Scientists have discovered a record number of dead fir trees in Oregon, a foreboding sign of how drought and the climate crisis are ravaging the American West.
A recent aerial survey found that more than a million acres of forest contain trees that have succumbed to stressors exacerbated by a multiyear drought. Images released by the US Forest Service show Oregon’s lush green expanses dotted with ominous swathes of red.
“It is stunning,” said Daniel DePinte, an aerial survey program manager with the Forest Service who led the agency’s Pacific Northwest region aerial survey, noting that this year saw the highest mortality rate for firs in this area in history.

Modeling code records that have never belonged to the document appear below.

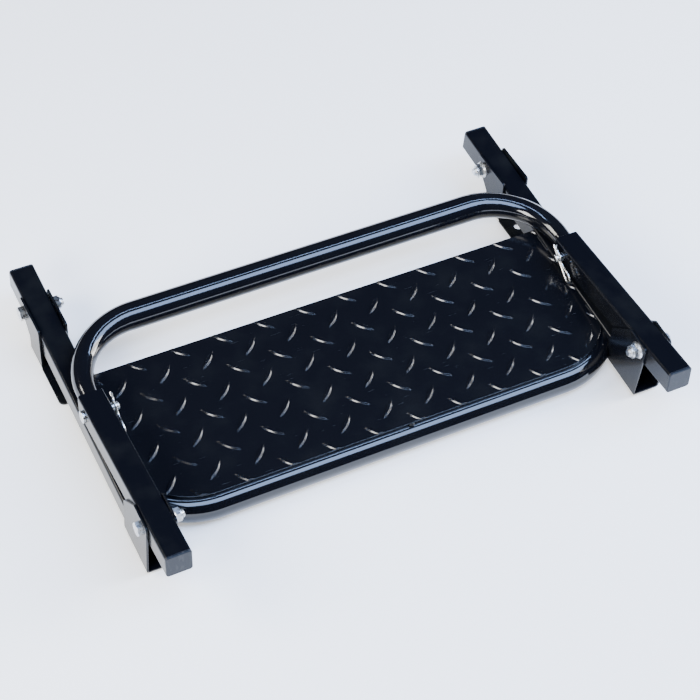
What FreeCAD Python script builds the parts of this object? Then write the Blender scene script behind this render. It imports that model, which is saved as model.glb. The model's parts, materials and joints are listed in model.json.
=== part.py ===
"""Folding tailgate step: one STEP file for each piece, in millimetres.

A lower frame (two square-tube arms, a round front rail and a tread plate) turns in a pair of
mounting brackets.  An upper frame (two shorter arms joined by a round handle loop) turns in
knuckle brackets on the front of the lower one.  Both frames are drawn folded.

Frame: +X to the right, +Y from the front rail back to the mounting brackets, +Z up.  The
origin is the middle of the folded step's outline, on the mounting face that it lies on.
"""

import FreeCAD, Part
import math
import os

Vector = FreeCAD.Vector
SIDES = {"left": -1, "right": 1}

# --- driving dimensions --------------------------------------------------------------------
OVERALL_WIDTH = 544.0      # over the outer faces of the arms
TUBE = 25.4                # side of every square tube
TUBE_WALL = 2.0
TUBE_CORNER = 3.0          # outside corner radius of the square tube
RAIL_TUBE = 28.6           # diameter of the front rail and of the loop's rear rail
RAIL_WALL = 1.8

PIVOT_SPAN = 306.0         # rear pivot to front pivot, along the lower arm
PIVOT_HEIGHT = 39.0        # rear pivot above the mounting face
ARM_TAIL = 47.5            # lower arm behind the rear pivot, cap included
FOLD_ANGLE = 6.42          # upper arm against lower arm when folded, degrees
UPPER_STUB = 52.0          # upper arm in front of the front pivot, cap included
UPPER_END = 144.5          # upper arm's rear end in front of the rear pivot, along the arm
FOLD_GAP = 0.72            # between the folded arms, at the upper arm's rear end

SHEET = 2.0                # thickness of the brackets
SIDE_GAP = 0.4             # between an arm and the flange beside it
STOP_GAP = 0.3             # between an arm and the edge that stops it, fully open
SHEET_BEND = 1.2           # inside radius of the bent sheet
SHEET_CORNER = 3.0         # rounded corners of the flanges

MOUNT_BACK = 9.0           # mounting flange behind the rear pivot
MOUNT_FRONT = 44.0         # mounting flange in front of it
MOUNT_TOP = 15.0           # above the rear pivot
MOUNT_HEEL = 2.0           # rear edge's lower end, above the rear pivot
MOUNT_TONGUE = 96.0        # web in front of the rear pivot
TONGUE_CORNER = 6.0
MOUNT_HOLE = 9.0
MOUNT_HOLE_PLACES = (60.0, 82.0)   # in front of the rear pivot

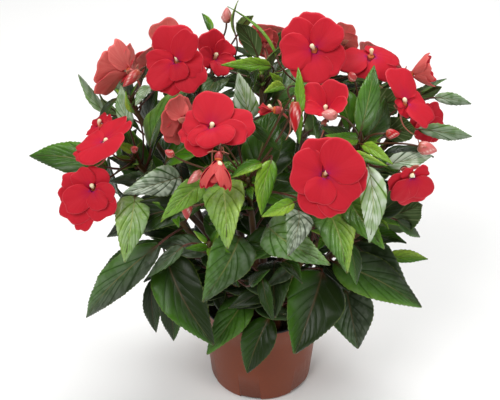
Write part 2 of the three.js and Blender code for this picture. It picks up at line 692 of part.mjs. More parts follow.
// A seeded draw between 0 and 1.
function drawFrom(seed) {
  let state = seed;
  return () => {
    state = (Math.imul(state, 1664525) + 1013904223) >>> 0;
    return state / 4294967296;
  };
}

// Points spread over a leaf, and over a bloom, that stand for it where clearance is judged.
function leafSpots(row) {
  const frame = bladeFrame(row);
  const spots = [];
  for (let i = 0; i <= 8; i += 1) {
    for (const v of [-1, -0.5, 0, 0.5, 1]) spots.push(bladePoint(frame, row.width, i / 8, v));
  }
  return spots;
}

function bloomSpots(row) {
  const frame = faceFrame(row);
  const reach = Math.max(...row.petals.map((each) => each.reach));
  const spots = [vec(0, 0, -6), vec(0, 0, 3)];
  for (const share of [0.5, 0.95]) {
    const out = share * reach;
    for (let k = 0; k < 10; k += 1) {
      const flat = out * Math.cos(radians(row.cup));
      const [x, y] = [flat * Math.cos((TURN * k) / 10), flat * Math.sin((TURN * k) / 10)];
      spots.push(vec(x, y, out * Math.sin(radians(row.cup))));
    }
  }
  return spots.map((p) => p.applyMatrix4(frame));
}

const petioleSpots = (row) => {
  const petiole = petioleCurve(row, stemCurve(STEMS[row.stem]));
  return [0.5, 0.7, 0.9].map((t) => petiole.getPoint(t));
};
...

These evergreen conifers are less able to survive in drought conditions than other heartier trees that line the landscapes.
He and his colleagues scanned the slopes from planes several times between June and October, detailing the devastation on digital maps. During that time, it became clear that this year would be unlike anything he had seen before. The data, first reported by the environmental journalism nonprofit Columbia Insight, is still being finalized, but dead trees were spotted in areas across 1.1 million acres of Oregon forest. The scientists have taken to dubbing it “firmageddon.”
“The size of this is enormous,” DePinte said. “A lot of people out there think climate change is just impacting the ice caps or some low-level island out there, but it is actually impacting us right here in our backyard,” he said. “If this drought continues as climate change keeps on, and we continue ignoring what nature is showing us across the globe—it doesn’t bode well at all.”
An ongoing drought, paired with recent extreme heat, has left vulnerable trees like firs struggling to adapt. As the cascading effects of the climate crisis unfold, ecosystems are expected to shift. The loss of these trees are a sign that the forests may already be starting to change.
“It will be a different forest with a different feel, and it will happen across the landscape as nature decides,” DePinte said. “Nature is saying there is just not enough to support the firs, and they will over time be eliminated from those areas.”
Scientists have expected to see signs of stress in the forests, but the suddenness of the spike in mortality was alarming. Before this year, the largest area where dead trees was recorded in Oregon was in 1952, when die-offs were spotted across roughly 550,000 acres.
“This is not surprising that this is happening, but to see such a peak within the span of a year—that is concerning,” said Christine Buhl, a forest entomologist with the Oregon Department of Forestry. The underlying conditions that caused the spike—record-high temperatures and record-low precipitation—had a compounding effect on the forest because of timing, duration, and frequency.
“Hot drought is a double whammy for a tree,” she said, explaining that the roots of drought-stressed trees die back, making it harder for them to recover even when water is available. Prolonged lack of moisture, especially during growing seasons when precipitation was once more plentiful, also harms a tree’s vascular tissues that are used by the tree to draw in water.